* [WORK REQUIRED]: Each line should be copied exactly.

* [DATASET EXTRACT]:

## Begin

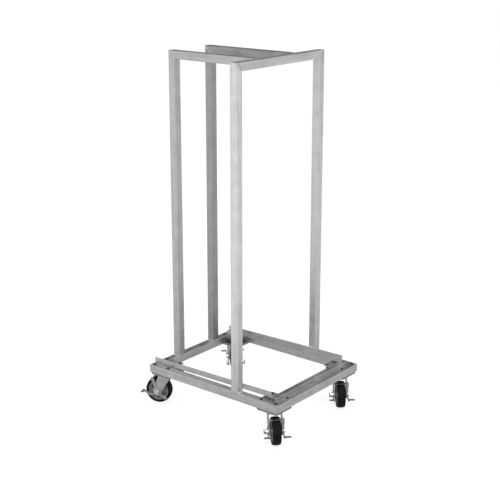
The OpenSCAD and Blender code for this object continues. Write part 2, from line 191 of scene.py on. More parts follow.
def lathe(name, outline, steps=96):
    """Closed outline of (radius, height) points, drawn point by point and spun round Z."""
    deselect()
    bpy.ops.mesh.primitive_plane_add(size=1)
    obj = named(bpy.context.active_object, name)
    edit(obj)
    bpy.ops.mesh.merge(type="CENTER")
    places = [Vector((radius, 0, height)) for radius, height in outline]
    bpy.ops.transform.translate(value=places[0])
    for here, there in zip(places, places[1:]):
        bpy.ops.mesh.extrude_region_move(TRANSFORM_OT_translate={"value": there - here})
    first, last = places[0], places[-1]
    edit_where(obj, "VERT", lambda p: (p - first).length < MEETING or (p - last).length < MEETING)
    bpy.ops.mesh.edge_face_add()
    bpy.ops.mesh.select_all(action="SELECT")
    bpy.ops.mesh.spin(steps=steps, angle=2 * math.pi, center=(0, 0, 0), axis=(0, 0, 1))
    bpy.ops.mesh.select_all(action="SELECT")
    bpy.ops.mesh.remove_doubles(threshold=MEETING)
    bpy.ops.mesh.normals_make_consistent(inside=False)
    bpy.ops.object.mode_set(mode="OBJECT")
    return obj


def cut(obj, cutters):
    """Takes the cutters out of a piece and removes them."""
    tool = joined(cutters, "cutter")
    modifier = obj.modifiers.new("Cut", "BOOLEAN")
    modifier.operation = "DIFFERENCE"
    modifier.solver = "EXACT"
    modifier.object = tool
    apply_modifiers(obj)
    bpy.data.objects.remove(tool)
    return obj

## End

* [EXPECTED OUTPUT]:
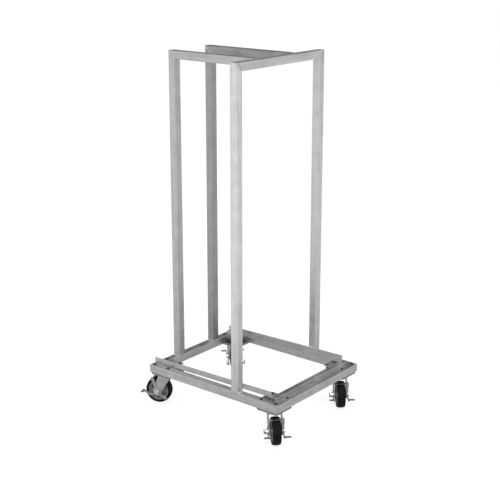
The OpenSCAD and Blender code for this object continues. Write part 2, from line 191 of scene.py on. More parts follow.
def lathe(name, outline, steps=96):
    """Closed outline of (radius, height) points, drawn point by point and spun round Z."""
    deselect()
    bpy.ops.mesh.primitive_plane_add(size=1)
    obj = named(bpy.context.active_object, name)
    edit(obj)
    bpy.ops.mesh.merge(type="CENTER")
    places = [Vector((radius, 0, height)) for radius, height in outline]
    bpy.ops.transform.translate(value=places[0])
    for here, there in zip(places, places[1:]):
        bpy.ops.mesh.extrude_region_move(TRANSFORM_OT_translate={"value": there - here})
    first, last = places[0], places[-1]
    edit_where(obj, "VERT", lambda p: (p - first).length < MEETING or (p - last).length < MEETING)
    bpy.ops.mesh.edge_face_add()
    bpy.ops.mesh.select_all(action="SELECT")
    bpy.ops.mesh.spin(steps=steps, angle=2 * math.pi, center=(0, 0, 0), axis=(0, 0, 1))
    bpy.ops.mesh.select_all(action="SELECT")
    bpy.ops.mesh.remove_doubles(threshold=MEETING)
    bpy.ops.mesh.normals_make_consistent(inside=False)
    bpy.ops.object.mode_set(mode="OBJECT")
    return obj


def cut(obj, cutters):
    """Takes the cutters out of a piece and removes them."""
    tool = joined(cutters, "cutter")
    modifier = obj.modifiers.new("Cut", "BOOLEAN")
    modifier.operation = "DIFFERENCE"
    modifier.solver = "EXACT"
    modifier.object = tool
    apply_modifiers(obj)
    bpy.data.objects.remove(tool)
    return obj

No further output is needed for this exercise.